Мир не слишком изменился с вечера последнего выхода Раскольникова на подиум, где в финале появлялось изображение бомбардировщиков на заднем фоне. В виду обострения политической ситуации во Флоренции уже сняли или собираются сбить табличку с дома, где жил и работал русский писатель. То, что у человечества сейчас приступ лени, еще можно снести, но наказывать Достоевского за его гениальность – чистое преступление.

Незаслуженная бедность

Как-то актер и режиссер беседовали вдвоем о роли Гамлета:

– Юрий Александрович, ну, скажите, как можно играть роль принца, короля или очень богатого человека, когда приходишь домой, а у тебя холодильник пустой и в кармане гремящая мелочь?»[35]
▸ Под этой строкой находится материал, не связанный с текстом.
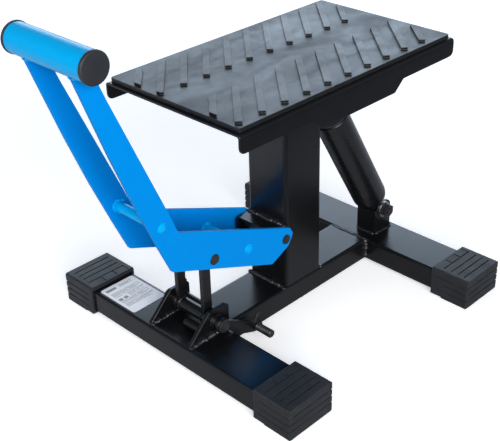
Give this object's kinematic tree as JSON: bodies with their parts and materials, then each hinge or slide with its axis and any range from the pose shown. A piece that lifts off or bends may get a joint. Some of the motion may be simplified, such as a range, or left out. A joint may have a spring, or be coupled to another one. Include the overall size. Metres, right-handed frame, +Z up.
{
  "type": "paddock stand",
  "caption": "Foot-lever lift stand for off-road motorcycles: ribbed-mat platform on a telescopic column, H-shaped base with rubber feet, blue lever with linkage and a hydraulic damper.",
  "frame": {"origin": "on the floor, under the middle of the overall length and width", "axes": "+Z up; +X along the base beam from the lever crossbar to the damper crossbar; +Y across, along the crossbars, away from the latch side"},
  "size_m": [0.5106, 0.389, 0.4327],
  "materials": {
    "powder_black": "satin black powder coat",
    "powder_blue": "bright blue powder coat",
    "rubber": "moulded dark grey rubber",
    "cap_plastic": "moulded black plastic",
    "zinc_steel": "bright zinc-plated steel",
    "dark_steel": "blackened steel",
    "nylon": "natural nylon",
    "label": "white adhesive label"
  },
  "bodies": {
    "base": {"front_crossbar": "powder_black", "rear_crossbar": "powder_black", "base_beam": "powder_black", "foot_front_near": "rubber", "foot_front_far": "rubber", "foot_rear_near": "rubber", "foot_rear_far": "rubber", "inner_post": "powder_black", "upper_guide_bush": "nylon", "ear_near": "powder_black", "ear_far": "powder_black", "link_stop_bar": "powder_black", "stop_stub": "powder_black", "link_pivot_shaft": "dark_steel", "pivot_washer": "powder_black", "shaft_retainer": "dark_steel", "rating_plate": "label", "damper_clevis": "powder_black", "damper_lower_bolt": "dark_steel", "damper_lower_washer": "zinc_steel", "damper_lower_nut": "dark_steel"},
    "platform": {"outer_column": "powder_black", "lower_guide_bush": "nylon", "platform_channel": "powder_black", "rubber_mat": "rubber", "lever_bracket": "powder_black", "lever_pivot_pin": "dark_steel", "lever_pin_washer_near": "zinc_steel", "lever_pin_washer_far": "zinc_steel", "damper_hanger": "powder_black", "damper_upper_bolt": "dark_steel", "damper_upper_nut": "dark_steel"},
    "lever": {"lever_plate_near": "powder_blue", "lever_plate_far": "powder_blue", "upper_cross_rod": "powder_blue", "lower_cross_rod": "powder_blue", "foot_tube": "powder_blue", "tube_cap_near": "cap_plastic", "tube_cap_far": "cap_plastic", "link_rivet_near": "dark_steel", "link_rivet_far": "dark_steel"},
    "links": {"link_pivot_tube": "powder_black", "link_near": "powder_black", "link_far": "powder_black", "link_spindle": "dark_steel"},
    "latch": {"latch_arm": "powder_black", "latch_stud": "dark_steel", "latch_spring_wire": "dark_steel"},
    "damper_cylinder": {"damper_body": "powder_black", "damper_lower_eye": "dark_steel", "damper_gland": "cap_plastic"},
    "damper_piston_rod": {"damper_rod": "zinc_steel", "damper_piston": "dark_steel", "damper_upper_eye": "dark_steel"}
  },
  "joints": [
    {"name": "platform_lift", "type": "slide", "parent": "base", "child": "platform", "axis": [0, 0, 1], "range_m": [0, 0.11]},
    {"name": "lever_swing", "type": "hinge", "parent": "platform", "child": "lever", "pos_m": [0.02625, 0, 0.1125], "axis": [0, -1, 0], "range_deg": [0, 68.6]},
    {"name": "link_swing", "type": "hinge", "parent": "base", "child": "links", "pos_m": [-0.09025, 0, 0.052], "axis": [0, 1, 0], "range_deg": [0, 34.5]},
    {"name": "damper_swing", "type": "hinge", "parent": "base", "child": "damper_cylinder", "pos_m": [0.22575, -0.016, 0.0675], "axis": [0, 1, 0], "range_deg": [0, 11.1]},
    {"name": "damper_stroke", "type": "slide", "parent": "damper_cylinder", "child": "damper_piston_rod", "axis": [-0.5039, 0, 0.8638], "range_m": [0, 0.10034]},
    {"name": "latch_press", "type": "hinge", "parent": "base", "child": "latch", "pos_m": [-0.09025, 0, 0.052], "axis": [0, 1, 0], "range_deg": [0, 10], "stiffness_Nm_per_rad": 0.6, "springref_deg": -20.05}
  ],
  "couplings": [
    {"joint": "lever_swing", "follows": "platform_lift", "rad_per_m": 10.869},
    {"joint": "link_swing", "follows": "platform_lift", "rad_per_m": 5.4581},
    {"joint": "damper_swing", "follows": "platform_lift", "rad_per_m": 1.743},
    {"joint": "damper_stroke", "follows": "platform_lift", "ratio": 0.90943}
  ]
}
В бесплатной поездке по Финляндии, организованной театральным критиком Виталием Вульфом в перестроечные сезоны, из гардероба принца были только две рубашки, которые он менял, стирая их в очередь, там же заграницей был счастлив купить на скудные суточные радиоприемник, которого у него не было. Унизительная бедность, не знаю осознавал ли он ее.

Иосиф Бродский точно сознавал. «Я пришел к Рождеству с пустым карманом. / … Не могу я встать и поехать в гости / Ни к приятелю, у которого плачут детки, / Ни в семейный дом, ни к знакомой девке. / Всюду необходимы деньги. / Я сижу на стуле, трясусь от злости. / Ах, проклятое ремесло поэта».[36]

А, какая чудовищная бедность в доме Цветаевой. В памяти Павлика Антокольского в этом доме – страшная нужда. «Марина по природе и по призванию ночная птица, а сверх того никакая не хозяйка. Домовитость, чувство оседлости, забота о быте чужды и неприятны ей. К тому же, как уже сказано, она ужасающе бедна. На ее рабочем столе … черный, как деготь, кофе, согретый на керосинке, и черные соленые сухари… Это октябрь восемнадцатого года. Все мы одинаково бедны и голодны, как волки зимою, но мало от того страдаем».[37]

К. Бальмонт «В голодные дни Марина, если у ней было шесть картофелин, приносила три мне».[38]